Design 1: Designing a Chat System like WhatsApp

Let’s walk through the step-by-step system design of a messaging platform similar to WhatsApp.

Step 1: Define Functional Requirements

  • Real-time messaging (text, voice, and video)
  • Group chat support
  • Status sharing (text, photo, video)
  • End-to-end encryption
  • Voice and video calls
  • File/media/document sharing

Step 2: Define Non-Functional Requirements

  • Scalability: System must handle billions of users
  • Reliability: High uptime and minimal failure
  • Security: Data encryption and secure communication
  • Low Latency: Near-instant message delivery
  • Cross-Platform Support: Web, Android, iOS, etc.
  • Massive data storage and retrieval

Step 3: Estimate Traffic

  • User base: 2 billion
  • Active users: ~500 million (25%)
  • Average messages/user/day: 30
  • Total messages/day: 500M × 30 = 1.5 billion

Step 4: Estimate Storage

  • Average message size: 50 KB
  • Total storage/day: 1.5B × 50 KB = 75 PB
  • Undelivered message storage (10%): 7.5 PB/day
  • Retention (30 days): 7.5 PB × 30 = 225 PB

Step 5: Define API Services

  • User Authentication (login, registration, OTP, profile)
  • Message CRUD operations
  • Media upload/download APIs
  • Search and filtering APIs
  • Push notification APIs

Step 6: High-Level Architecture

  • Client App: Sends and receives messages using persistent WebSocket connections
  • API Gateway: Manages requests for user authentication, message history, and media operations
  • Auth Service: Handles registration, login, and token validation
  • Messaging Service: Orchestrates chat flow and forwards real-time messages via WebSocket
  • Presence Service: Tracks online/offline status and last seen
  • Media Service: Uploads, stores, and serves media using object storage (e.g., AWS S3)
  • Message Queue: (Kafka/RabbitMQ) Enables async delivery and retry handling
  • NoSQL Database: Stores chat messages and metadata (e.g., DynamoDB or Cassandra)
  • Search Index: Enables message and user search (e.g., Elasticsearch)
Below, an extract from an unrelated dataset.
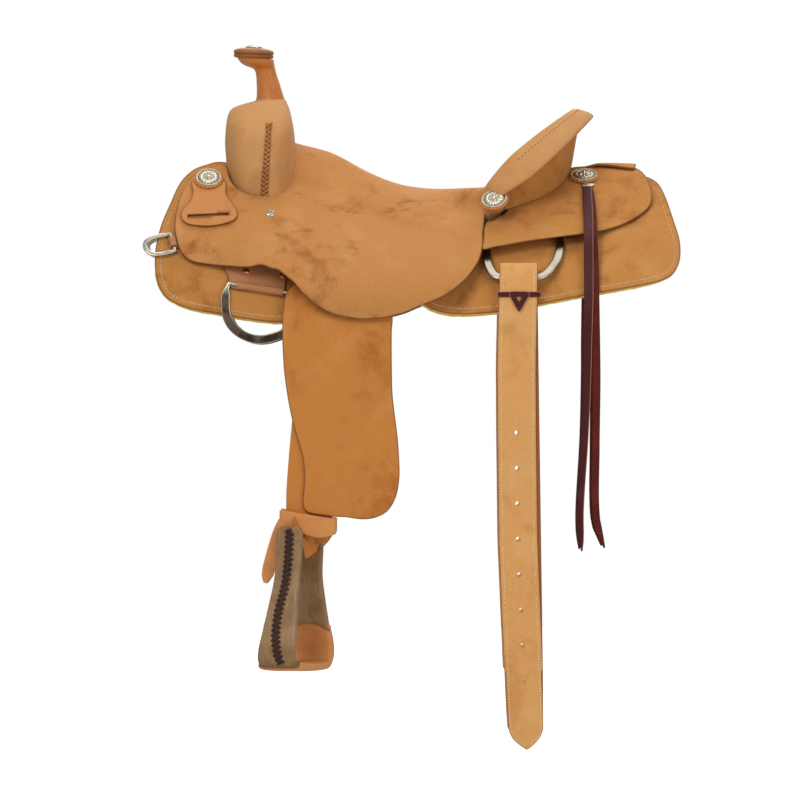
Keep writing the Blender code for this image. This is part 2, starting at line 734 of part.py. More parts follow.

Step 7: Key Architectural Decisions

  • Database: Use scalable NoSQL DB (e.g., Cassandra, DynamoDB) for messages
  • Media Storage: Use object storage like AWS S3 or GCP Cloud Storage
  • Real-Time: Use WebSockets or MQTT for real-time messaging
  • Encryption: End-to-end encryption using protocols like Signal
  • Scalability: Use load balancers, CDN, and horizontal scaling for services

Step 8: Additional Considerations

  • Message queues (e.g., Kafka, RabbitMQ) for asynchronous processing
  • Rate limiting and spam detection
  • Monitoring and logging with observability stack
  • Data retention and GDPR compliance

Conclusion

Designing a large-scale chat system requires careful planning of architecture, scalability, data management, and real-time performance. Every decision has trade-offs, and understanding the scale and use case is crucial.